A block of data:
..........

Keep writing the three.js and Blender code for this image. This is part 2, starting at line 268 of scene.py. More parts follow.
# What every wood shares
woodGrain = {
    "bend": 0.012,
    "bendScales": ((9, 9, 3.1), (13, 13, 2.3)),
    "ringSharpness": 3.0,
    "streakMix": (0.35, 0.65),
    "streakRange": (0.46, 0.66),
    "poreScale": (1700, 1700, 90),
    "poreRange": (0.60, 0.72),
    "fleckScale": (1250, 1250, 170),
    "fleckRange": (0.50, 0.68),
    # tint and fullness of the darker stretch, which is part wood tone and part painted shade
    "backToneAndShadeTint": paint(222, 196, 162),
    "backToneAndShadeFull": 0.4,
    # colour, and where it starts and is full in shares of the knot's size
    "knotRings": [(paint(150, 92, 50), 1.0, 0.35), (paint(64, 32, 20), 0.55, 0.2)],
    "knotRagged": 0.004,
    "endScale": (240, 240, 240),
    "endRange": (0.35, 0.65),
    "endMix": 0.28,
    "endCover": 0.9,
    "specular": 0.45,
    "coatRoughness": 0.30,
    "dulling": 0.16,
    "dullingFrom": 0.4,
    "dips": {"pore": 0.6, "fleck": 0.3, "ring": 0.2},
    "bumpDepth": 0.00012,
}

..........

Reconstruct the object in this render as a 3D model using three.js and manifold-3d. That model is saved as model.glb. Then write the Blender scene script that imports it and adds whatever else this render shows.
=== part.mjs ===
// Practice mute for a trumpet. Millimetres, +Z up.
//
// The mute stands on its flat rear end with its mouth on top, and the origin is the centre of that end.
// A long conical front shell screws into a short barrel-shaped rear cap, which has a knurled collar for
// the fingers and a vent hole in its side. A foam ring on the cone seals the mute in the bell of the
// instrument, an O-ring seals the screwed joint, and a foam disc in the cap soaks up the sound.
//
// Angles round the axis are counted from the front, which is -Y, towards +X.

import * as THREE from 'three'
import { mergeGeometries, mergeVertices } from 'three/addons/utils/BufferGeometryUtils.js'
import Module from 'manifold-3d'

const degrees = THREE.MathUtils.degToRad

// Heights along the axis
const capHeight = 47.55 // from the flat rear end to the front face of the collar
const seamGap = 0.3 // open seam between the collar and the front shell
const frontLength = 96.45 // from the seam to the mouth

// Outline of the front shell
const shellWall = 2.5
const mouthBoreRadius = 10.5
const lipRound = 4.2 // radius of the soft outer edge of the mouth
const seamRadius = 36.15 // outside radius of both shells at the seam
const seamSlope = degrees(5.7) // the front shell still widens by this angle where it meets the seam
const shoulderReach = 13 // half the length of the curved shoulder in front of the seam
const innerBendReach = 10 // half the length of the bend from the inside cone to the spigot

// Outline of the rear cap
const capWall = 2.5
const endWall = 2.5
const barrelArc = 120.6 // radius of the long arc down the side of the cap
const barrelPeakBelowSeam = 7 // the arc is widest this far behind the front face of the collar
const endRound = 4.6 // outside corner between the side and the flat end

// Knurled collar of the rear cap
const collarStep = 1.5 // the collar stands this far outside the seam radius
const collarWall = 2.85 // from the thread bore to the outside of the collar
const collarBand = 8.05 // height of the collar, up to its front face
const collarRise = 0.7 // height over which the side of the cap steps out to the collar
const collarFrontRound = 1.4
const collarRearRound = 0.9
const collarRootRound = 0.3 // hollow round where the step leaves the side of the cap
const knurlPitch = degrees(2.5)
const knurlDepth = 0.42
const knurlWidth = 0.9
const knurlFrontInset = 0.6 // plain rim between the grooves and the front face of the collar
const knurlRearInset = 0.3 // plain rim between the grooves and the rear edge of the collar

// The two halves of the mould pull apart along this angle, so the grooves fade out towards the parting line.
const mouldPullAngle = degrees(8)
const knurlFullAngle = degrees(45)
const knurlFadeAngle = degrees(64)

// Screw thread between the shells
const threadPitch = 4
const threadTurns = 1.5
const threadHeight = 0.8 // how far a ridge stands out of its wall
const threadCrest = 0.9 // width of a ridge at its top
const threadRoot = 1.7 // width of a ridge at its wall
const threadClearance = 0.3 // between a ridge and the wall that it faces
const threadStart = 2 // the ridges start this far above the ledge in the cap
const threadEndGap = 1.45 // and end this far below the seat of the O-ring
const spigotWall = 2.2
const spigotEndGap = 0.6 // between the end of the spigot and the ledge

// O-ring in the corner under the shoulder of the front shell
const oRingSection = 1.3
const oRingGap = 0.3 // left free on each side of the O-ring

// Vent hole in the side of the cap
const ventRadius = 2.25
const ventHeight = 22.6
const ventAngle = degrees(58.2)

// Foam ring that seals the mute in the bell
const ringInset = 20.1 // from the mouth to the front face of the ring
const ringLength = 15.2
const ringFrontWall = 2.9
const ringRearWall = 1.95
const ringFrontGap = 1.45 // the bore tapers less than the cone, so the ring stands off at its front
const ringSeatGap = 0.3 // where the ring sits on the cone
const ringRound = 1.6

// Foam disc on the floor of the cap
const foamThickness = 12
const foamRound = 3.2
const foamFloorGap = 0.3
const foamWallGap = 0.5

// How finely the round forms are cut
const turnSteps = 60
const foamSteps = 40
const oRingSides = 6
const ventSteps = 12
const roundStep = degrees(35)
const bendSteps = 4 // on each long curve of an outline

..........

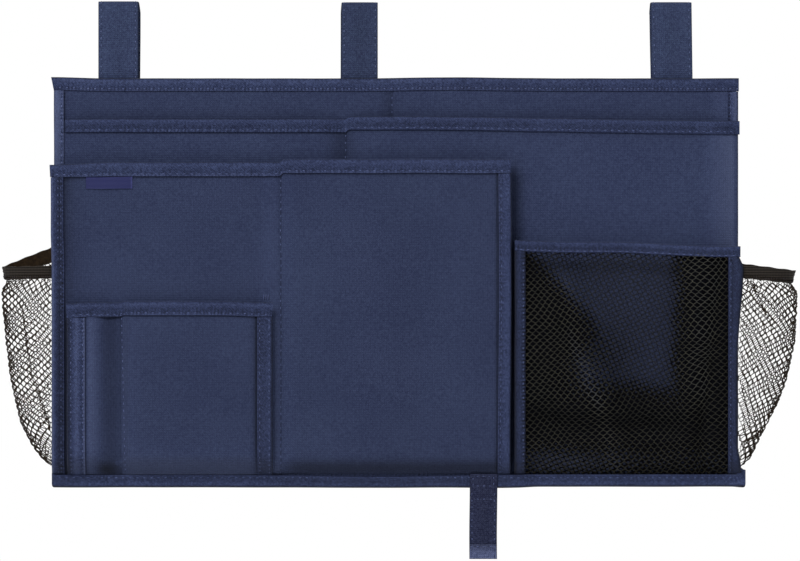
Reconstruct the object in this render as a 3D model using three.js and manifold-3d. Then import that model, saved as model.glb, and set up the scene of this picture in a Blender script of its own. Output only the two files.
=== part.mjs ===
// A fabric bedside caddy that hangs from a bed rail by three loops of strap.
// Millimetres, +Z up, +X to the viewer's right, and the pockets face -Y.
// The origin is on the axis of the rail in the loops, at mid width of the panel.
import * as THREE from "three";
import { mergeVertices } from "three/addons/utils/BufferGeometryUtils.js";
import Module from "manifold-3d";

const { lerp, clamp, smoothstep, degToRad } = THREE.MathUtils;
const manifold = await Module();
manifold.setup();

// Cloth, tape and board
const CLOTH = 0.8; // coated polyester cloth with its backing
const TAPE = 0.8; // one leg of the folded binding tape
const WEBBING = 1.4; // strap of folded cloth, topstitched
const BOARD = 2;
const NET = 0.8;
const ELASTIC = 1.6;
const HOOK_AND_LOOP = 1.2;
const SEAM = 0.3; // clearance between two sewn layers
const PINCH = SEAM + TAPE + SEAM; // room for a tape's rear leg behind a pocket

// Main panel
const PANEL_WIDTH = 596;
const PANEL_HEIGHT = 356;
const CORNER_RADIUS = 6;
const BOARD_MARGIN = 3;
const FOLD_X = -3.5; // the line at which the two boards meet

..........

> Set problem:
Exactly and only the lines from the line with "the two files." to the line with "manifold.setup();", both included, are to be printed.

> Solution:
Reconstruct the object in this render as a 3D model using three.js and manifold-3d. Then import that model, saved as model.glb, and set up the scene of this picture in a Blender script of its own. Output only the two files.
=== part.mjs ===
// A fabric bedside caddy that hangs from a bed rail by three loops of strap.
// Millimetres, +Z up, +X to the viewer's right, and the pockets face -Y.
// The origin is on the axis of the rail in the loops, at mid width of the panel.
import * as THREE from "three";
import { mergeVertices } from "three/addons/utils/BufferGeometryUtils.js";
import Module from "manifold-3d";

const { lerp, clamp, smoothstep, degToRad } = THREE.MathUtils;
const manifold = await Module();
manifold.setup();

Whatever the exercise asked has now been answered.